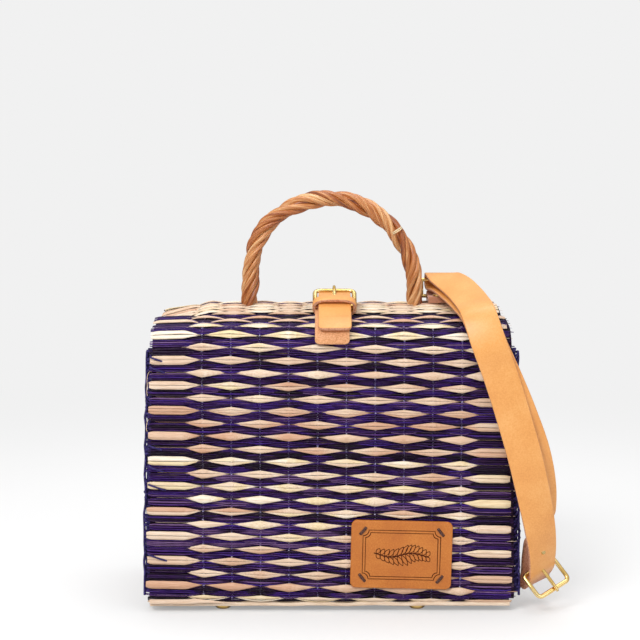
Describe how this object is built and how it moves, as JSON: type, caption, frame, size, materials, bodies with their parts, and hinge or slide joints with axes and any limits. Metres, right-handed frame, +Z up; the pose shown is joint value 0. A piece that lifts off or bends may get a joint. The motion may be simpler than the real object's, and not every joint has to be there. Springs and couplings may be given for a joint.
{
  "type": "basket box bag",
  "caption": "Boxy handbag woven from purple and natural reed, with a hinged domed lid, twisted willow handle, buckled leather closure, leather patch and shoulder strap.",
  "frame": {"origin": "on the floor, under the middle of the whole object's box, strap included", "axes": "+Z up, the woven front with the patch faces -Y, +X to the right seen from the front"},
  "size_m": [0.3295, 0.1436, 0.3204],
  "materials": {
    "purple_reed": "satin",
    "natural_reed": "matte",
    "binding_cord": "matte",
    "strap_leather": "satin",
    "suede": "matte",
    "patch_leather": "satin",
    "willow": "matte",
    "brass": "polished",
    "waxed_thread": "matte"
  },
  "bodies": {
    "basket": {"basket_mat": "purple_reed", "front_natural_reeds": "natural_reed", "base_natural_reeds": "natural_reed", "back_natural_reeds": "natural_reed", "left_side_panel": "purple_reed", "right_side_panel": "purple_reed", "left_side_reeds": "natural_reed", "right_side_reeds": "natural_reed", "seam_front_left": "binding_cord", "seam_front_right": "binding_cord", "seam_rear_left": "binding_cord", "seam_rear_right": "binding_cord", "foot_front_left": "brass", "foot_front_right": "brass", "foot_rear_left": "brass", "foot_rear_right": "brass", "foot_washers": "brass", "leather_patch": "patch_leather", "patch_stitches": "waxed_thread", "snap_socket": "brass"},
    "lid": {"lid_mat": "purple_reed", "lid_natural_reeds": "natural_reed", "handle_cane_1": "willow", "handle_cane_2": "willow", "handle_cane_3": "willow", "handle_pegs": "willow", "closure_billet": "strap_leather", "closure_chape": "strap_leather", "closure_keeper": "suede", "closure_buckle_frame": "brass", "closure_rivet": "brass", "snap_stud": "brass", "anchor_tab": "suede", "anchor_stud": "brass"},
    "closure_prong_body": {"closure_prong": "brass"},
    "strap": {"strap_ring": "brass", "shoulder_strap": "strap_leather", "strap_buckle_frame": "brass", "strap_stud": "brass"},
    "strap_prong_body": {"strap_prong": "brass"}
  },
  "joints": [
    {"name": "lid_hinge", "type": "hinge", "parent": "basket", "child": "lid", "pos_m": [0, 0.0518, 0.2226], "axis": [-1, 0, 0], "range_deg": [0, 105]},
    {"name": "closure_prong_pivot", "type": "hinge", "parent": "lid", "child": "closure_prong_body", "pos_m": [-0.0196, -0.02195, 0.23197], "axis": [1, 0, 0], "range_deg": [0, 45]},
    {"name": "strap_swing", "type": "hinge", "parent": "lid", "child": "strap", "pos_m": [0.0684, 0.02405, 0.23547], "axis": [-1, 0, 0], "range_deg": [0, 80]},
    {"name": "strap_prong_pivot", "type": "hinge", "parent": "strap", "child": "strap_prong_body", "pos_m": [0.1399, -0.04955, 0.0324], "axis": [-0.7975, -0.5075, -0.3262], "range_deg": [0, 90]}
  ]
}
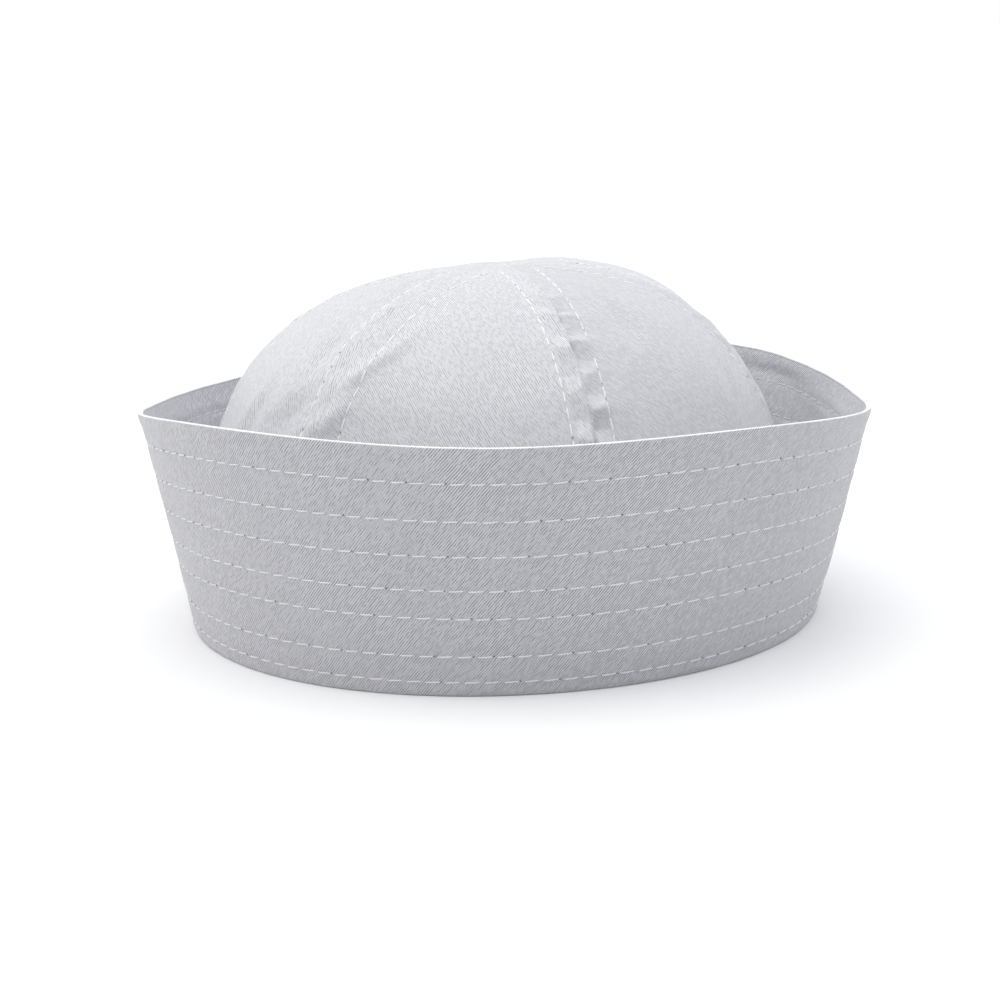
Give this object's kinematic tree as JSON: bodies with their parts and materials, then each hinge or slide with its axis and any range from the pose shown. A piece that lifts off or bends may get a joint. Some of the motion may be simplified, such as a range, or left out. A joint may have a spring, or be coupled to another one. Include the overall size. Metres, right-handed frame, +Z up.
{
  "type": "sailor cap",
  "caption": "White cotton sailor cap with a domed crown of sewn gores inside a tall turned-up stitched brim, lying on its lower fold.",
  "frame": {"origin": "centre of the bounding box's base, on the surface that the lower fold rests on", "axes": "+Z up, +X along the cap's widest extent, to the right in the picture's view; the front of that view is -Y"},
  "size_m": [0.2278, 0.2212, 0.109],
  "materials": {
    "crown_twill": "fine white cotton twill, matt, soft puckers at the seams",
    "brim_twill": "white cotton twill quilted with rows of lockstitch, matt",
    "thread": "white polyester sewing thread with a faint sheen"
  },
  "bodies": {
    "root": {"crown_gore_1": "crown_twill", "crown_gore_2": "crown_twill", "crown_gore_3": "crown_twill", "crown_gore_4": "crown_twill", "crown_gore_5": "crown_twill", "crown_gore_6": "crown_twill", "brim_outer_ply": "brim_twill", "brim_inner_ply": "brim_twill"}
  },
  "joints": []
}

## Problem requirements
Each record above must be given again exactly.

## Output of the exercise
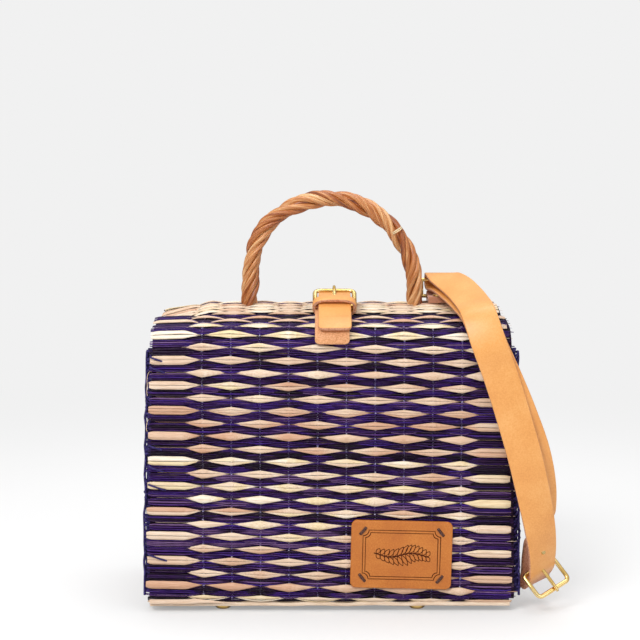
Describe how this object is built and how it moves, as JSON: type, caption, frame, size, materials, bodies with their parts, and hinge or slide joints with axes and any limits. Metres, right-handed frame, +Z up; the pose shown is joint value 0. A piece that lifts off or bends may get a joint. The motion may be simpler than the real object's, and not every joint has to be there. Springs and couplings may be given for a joint.
{
  "type": "basket box bag",
  "caption": "Boxy handbag woven from purple and natural reed, with a hinged domed lid, twisted willow handle, buckled leather closure, leather patch and shoulder strap.",
  "frame": {"origin": "on the floor, under the middle of the whole object's box, strap included", "axes": "+Z up, the woven front with the patch faces -Y, +X to the right seen from the front"},
  "size_m": [0.3295, 0.1436, 0.3204],
  "materials": {
    "purple_reed": "satin",
    "natural_reed": "matte",
    "binding_cord": "matte",
    "strap_leather": "satin",
    "suede": "matte",
    "patch_leather": "satin",
    "willow": "matte",
    "brass": "polished",
    "waxed_thread": "matte"
  },
  "bodies": {
    "basket": {"basket_mat": "purple_reed", "front_natural_reeds": "natural_reed", "base_natural_reeds": "natural_reed", "back_natural_reeds": "natural_reed", "left_side_panel": "purple_reed", "right_side_panel": "purple_reed", "left_side_reeds": "natural_reed", "right_side_reeds": "natural_reed", "seam_front_left": "binding_cord", "seam_front_right": "binding_cord", "seam_rear_left": "binding_cord", "seam_rear_right": "binding_cord", "foot_front_left": "brass", "foot_front_right": "brass", "foot_rear_left": "brass", "foot_rear_right": "brass", "foot_washers": "brass", "leather_patch": "patch_leather", "patch_stitches": "waxed_thread", "snap_socket": "brass"},
    "lid": {"lid_mat": "purple_reed", "lid_natural_reeds": "natural_reed", "handle_cane_1": "willow", "handle_cane_2": "willow", "handle_cane_3": "willow", "handle_pegs": "willow", "closure_billet": "strap_leather", "closure_chape": "strap_leather", "closure_keeper": "suede", "closure_buckle_frame": "brass", "closure_rivet": "brass", "snap_stud": "brass", "anchor_tab": "suede", "anchor_stud": "brass"},
    "closure_prong_body": {"closure_prong": "brass"},
    "strap": {"strap_ring": "brass", "shoulder_strap": "strap_leather", "strap_buckle_frame": "brass", "strap_stud": "brass"},
    "strap_prong_body": {"strap_prong": "brass"}
  },
  "joints": [
    {"name": "lid_hinge", "type": "hinge", "parent": "basket", "child": "lid", "pos_m": [0, 0.0518, 0.2226], "axis": [-1, 0, 0], "range_deg": [0, 105]},
    {"name": "closure_prong_pivot", "type": "hinge", "parent": "lid", "child": "closure_prong_body", "pos_m": [-0.0196, -0.02195, 0.23197], "axis": [1, 0, 0], "range_deg": [0, 45]},
    {"name": "strap_swing", "type": "hinge", "parent": "lid", "child": "strap", "pos_m": [0.0684, 0.02405, 0.23547], "axis": [-1, 0, 0], "range_deg": [0, 80]},
    {"name": "strap_prong_pivot", "type": "hinge", "parent": "strap", "child": "strap_prong_body", "pos_m": [0.1399, -0.04955, 0.0324], "axis": [-0.7975, -0.5075, -0.3262], "range_deg": [0, 90]}
  ]
}
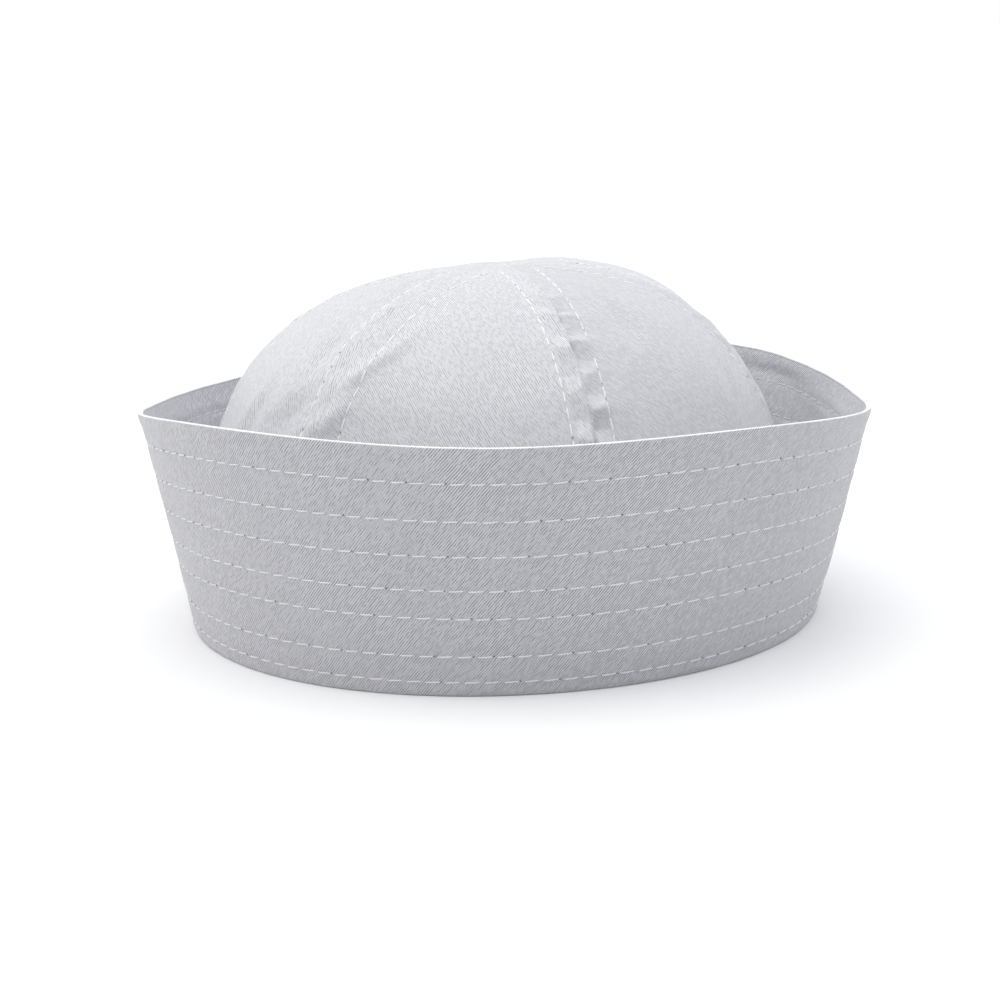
Give this object's kinematic tree as JSON: bodies with their parts and materials, then each hinge or slide with its axis and any range from the pose shown. A piece that lifts off or bends may get a joint. Some of the motion may be simplified, such as a range, or left out. A joint may have a spring, or be coupled to another one. Include the overall size. Metres, right-handed frame, +Z up.
{
  "type": "sailor cap",
  "caption": "White cotton sailor cap with a domed crown of sewn gores inside a tall turned-up stitched brim, lying on its lower fold.",
  "frame": {"origin": "centre of the bounding box's base, on the surface that the lower fold rests on", "axes": "+Z up, +X along the cap's widest extent, to the right in the picture's view; the front of that view is -Y"},
  "size_m": [0.2278, 0.2212, 0.109],
  "materials": {
    "crown_twill": "fine white cotton twill, matt, soft puckers at the seams",
    "brim_twill": "white cotton twill quilted with rows of lockstitch, matt",
    "thread": "white polyester sewing thread with a faint sheen"
  },
  "bodies": {
    "root": {"crown_gore_1": "crown_twill", "crown_gore_2": "crown_twill", "crown_gore_3": "crown_twill", "crown_gore_4": "crown_twill", "crown_gore_5": "crown_twill", "crown_gore_6": "crown_twill", "brim_outer_ply": "brim_twill", "brim_inner_ply": "brim_twill"}
  },
  "joints": []
}